Four Wake County year-round schools could switch to traditional calendar
Four Wake County multi-track year-round schools could switch to a traditional calendar over the next two years, and changes could be made to the attendance zones for the district’s other year-round schools.
Wake school administrators recommended Tuesday that Salem Middle School and Salem Elementary School in Apex and Banks Road Elementary School near Fuquay-Varina convert to a traditional calendar in 2018. In 2019, staff recommend converting Alston Ridge Elementary in Cary to a traditional calendar and opening the nearby Alston Ridge Middle on a traditional schedule.
In addition, staff say they will in the future recommend changes to the attendance maps and feeder patterns at year-round schools and will look at changing the way families apply to attend those non-traditional schools.
School officials said the changes would help fill the remaining multi-track schools and increase transportation efficiency for the district while still providing parental choice. Additionally, they said multi-track schools, which can hold more students than traditional-calendar schools, save money only when they’re full.
“When a multi-track school is under-enrolled, it is costing us additional resources,” Laura Evans, senior director of student assignment, told the school board.
If approved by the board, it would result in the latest reduction in the number of multi-track schools. There were 51 multi-track schools in 2009. There will be 36 this fall.
Julia Rudy, a longtime year-round parent from Cary, urged the school board to bolster and promote the program instead of cutting back.
“This is a publicity issue, not an enrollment issue,” she said.
The majority of Wake’s 159,000 students attend traditional-calendar schools, which open in late August and end by early June. Students have summer breaks of 10 or more weeks.
In year-round schools, the summer vacation is reduced to a month or less, and students have three-week breaks throughout the school year.
At multi-track schools, students are split into four groups, or tracks, that follow their own schedules and can increase a building’s capacity by as much as 33 percent. At the single-track year-round schools, all the students follow the same schedule.
Wake had a mass expansion of multi-track schools between 2007 and 2009 because the district was projected to continue growing by 5,000 or more students a year. But slower-than-expected growth during the economic downturn, opposition from parents and a lawsuit kept many of the multi-track schools below their projected enrollments.

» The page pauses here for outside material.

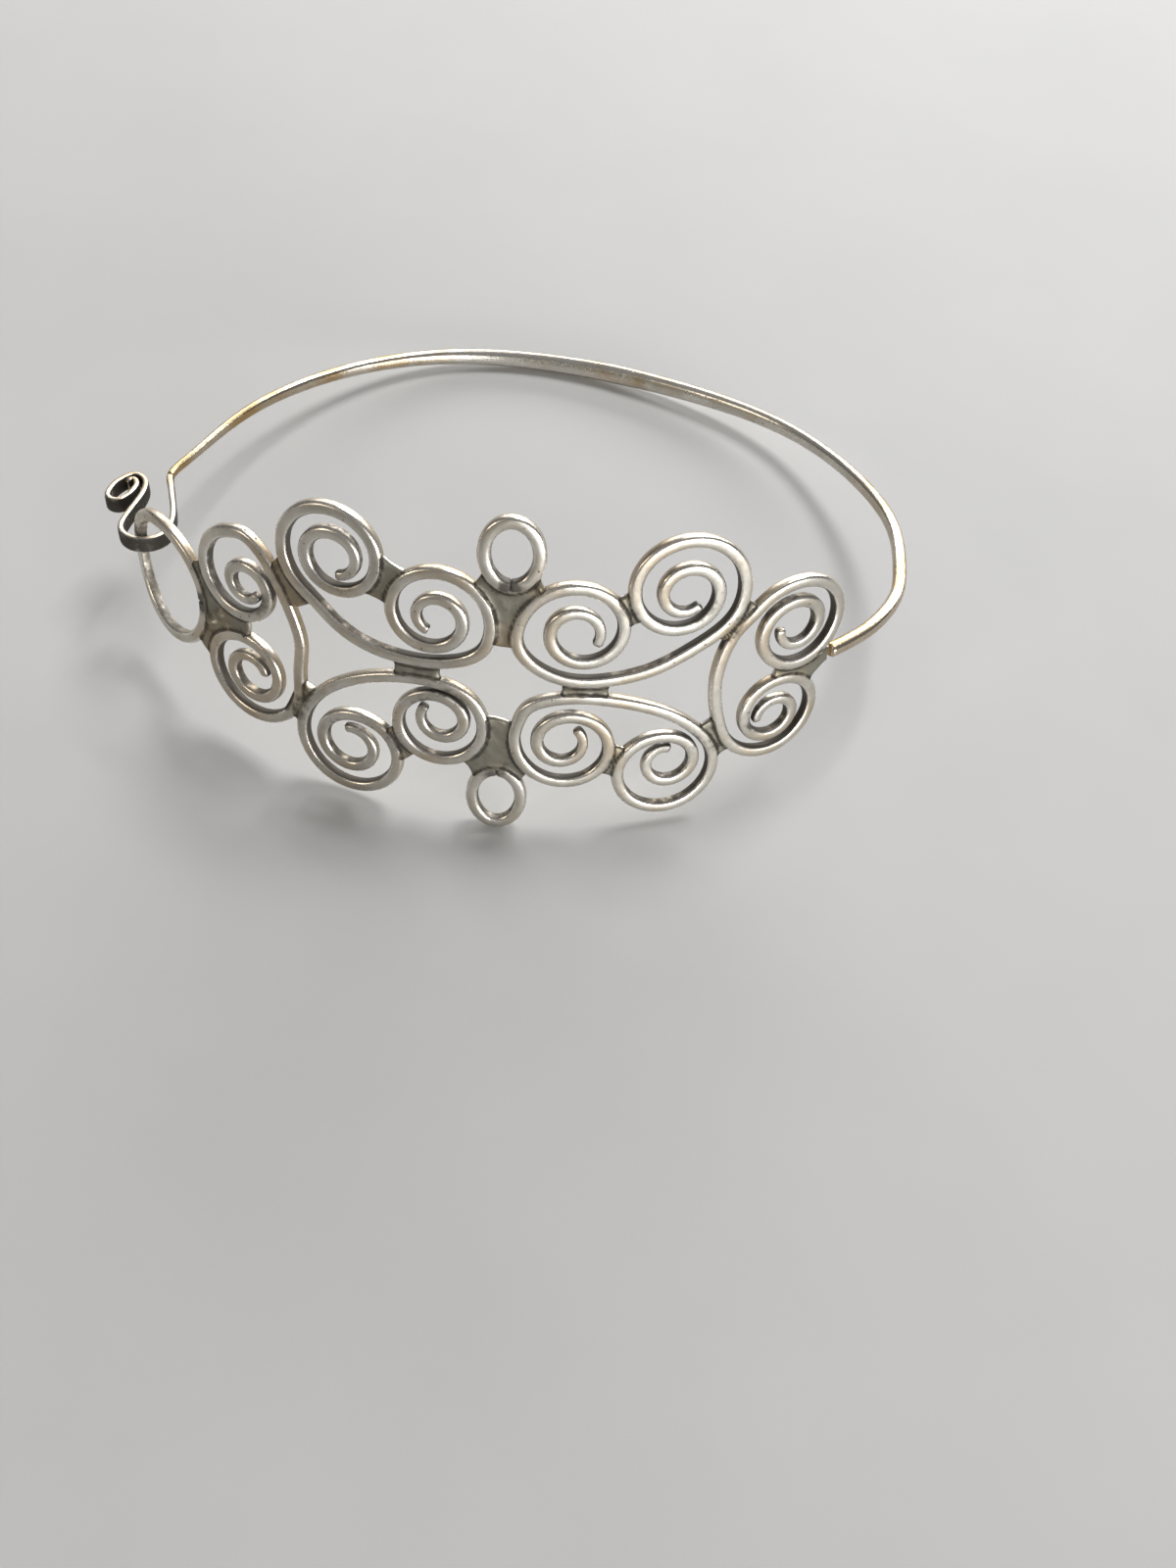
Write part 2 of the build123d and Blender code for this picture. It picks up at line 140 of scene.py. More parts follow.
# outline of each web: corner, middle, corner, middle and so on, each pair joined by an arc
WEBS = {
    "upper_left_web": [(-9.75, 10.3), (-8.35, 8.95), (-7.0, 8.45), (-8.15, 7.1),
                       (-8.5, 5.3), (-9.55, 5.75), (-10.9, 6.15), (-9.45, 8.2)],
    "upper_right_web": [(7.0, 7.6), (7.9, 7.85), (9.0, 8.6), (9.15, 7.2),
                        (10.2, 5.9), (9.3, 5.6), (8.4, 5.0), (8.15, 6.5)],
    "lower_left_web": [(-10.2, -5.95), (-9.1, -5.9), (-8.3, -5.2), (-8.2, -6.3),
                       (-6.9, -7.9), (-7.7, -8.7), (-8.6, -9.3), (-8.9, -7.6)],
    "lower_right_web": [(8.2, -5.4), (8.9, -5.75), (9.9, -6.1), (9.2, -7.3),
                        (8.85, -9.0), (8.1, -8.6), (7.0, -8.4), (8.05, -7.0)],
    "top_web": [(-2.9, 7.9), (-2.3, 8.5), (-1.75, 9.6), (0.15, 8.25),
                (2.05, 9.6), (2.4, 8.7), (3.0, 7.8), (1.25, 6.0),
                (0.7, 3.2), (-0.25, 3.1), (-1.3, 3.3), (-1.35, 6.0)],
    "bottom_web": [(-1.75, -3.5), (-0.6, -3.4), (0.65, -3.9), (0.75, -6.0),
                   (2.2, -8.5), (1.7, -9.0), (1.3, -10.2), (-0.5, -8.7),
                   (-2.35, -10.2), (-2.6, -8.9), (-3.4, -7.9), (-1.9, -6.0)],
    "middle_left_web": [(-8.8, 1.15), (-6.5, 0.95), (-4.4, 1.15), (-4.95, 0.15),
                        (-4.2, -1.0), (-6.5, -0.75), (-8.9, -0.95), (-8.45, 0.2)],
    "middle_right_web": [(3.8, 0.65), (5.8, 0.45), (8.6, 0.75), (7.7, -0.4),
                         (8.3, -1.4), (6.0, -1.15), (3.6, -1.35), (4.2, -0.35)],
    "right_upper_web": [(16.95, 7.6), (17.85, 6.9), (18.7, 6.35), (17.5, 5.0),
                        (16.6, 3.4), (16.0, 3.75), (14.9, 4.0), (16.2, 5.6)],
    "right_lower_web": [(14.7, -4.3), (15.6, -3.9), (16.5, -3.2), (17.2, -5.0),
                        (18.4, -6.7), (17.6, -7.1), (16.9, -7.8), (16.2, -6.0)],
    "left_upper_web": [(-18.2, 6.3), (-17.6, 7.0), (-16.9, 7.9), (-16.4, 6.4),
                       (-14.6, 4.2), (-15.7, 3.6), (-16.9, 3.2), (-17.6, 5.0)],
    "left_lower_web": [(-16.5, -3.2), (-15.7, -3.5), (-14.6, -4.1), (-16.0, -6.0),
                       (-16.6, -7.9), (-17.2, -7.3), (-18.3, -7.0), (-17.3, -5.0)],
    "left_end_web": [(-24.2, 4.4), (-25.1, 4.3), (-26.1, 3.8), (-25.25, 0.6),
                     (-26.5, -2.9), (-25.8, -4.1), (-24.7, -4.4), (-23.2, -1.5),
                     (-20.9, -1.05), (-20.6, -0.1), (-20.8, 1.0), (-23.3, 1.9)],
    "right_end_web": [(20.9, 0.75), (22.6, 0.45), (24.9, 1.5), (25.5, 1.2),
                      (25.9, 1.1), (25.8, 0.5), (25.9, -0.1), (25.1, -0.75),
                      (24.3, -1.9), (22.6, -0.75), (20.6, -1.0), (20.85, -0.1)],
}

# solder left standing on the webs: arc, height, radius, rise
NUGGETS = [
    (-24.3, -0.6, 0.45, 0.5), (-23.4, 0.3, 0.4, 0.35), (-20.9, -1.0, 0.35, 0.3), (-15.7, 3.4, 0.35, 0.35),
    (-15.5, -3.6, 0.4, 0.4), (15.4, -3.7, 0.35, 0.3), (24.6, 1.3, 0.4, 0.35), (4.0, -0.5, 0.3, 0.25),
    (2.3, 8.5, 0.35, 0.3),
]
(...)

School officials say the supply of multi-track seats exceeds the demand. Staff’s goal is to get multi-track schools to 110 percent of their capacity, but they are only at 100 percent in elementary schools and 85 percent in middle schools.
“Traditional is the greater demand,” Evans said.
Some board members asked whether the district should consider cutting back on the number of multi-track schools at a time when elementary school class sizes could drop sharply. Deputy Superintendent Cathy Moore said Wake would have problems if the state’s lower class sizes are implemented, but she said there are ways to handle the situation.
“It’s about where we have space,” Moore said. “We do have schools that have space, and does reassignment become a part of that discussion so that students are moved to where we have space?”
In addition to the calendar changes, staff are also considering for the 2018-19 school year:
▪ Increasing the base attendance area for East Cary Middle and Adams Elementary, both in Cary;
▪ Reviewing and adjusting which multi-track elementary schools feed into which year-round middle schools;
▪ Reviewing and adjusting the calendar options for the affected schools.
Changes are also being considered to the application process for year-round schools. But Evans said student assignment staff still expect to continue to provide families assigned to a year-round school the option to apply to attend a traditional-calendar school.
Staff want the board to vote on the multi-track changes on May 2 along with proposed changes at seven single-track and one modified-calendar school in Garner and eastern Wake. This would allow the changes to be included in the student assignment plan being developed for the 2018-19 school year.
Also Tuesday, staff said there’s no recommendation to change the modified calendar used at four Raleigh magnet schools: Southeast Raleigh High School, Centennial Campus and Moore Square middle schools and Partnership Elementary School.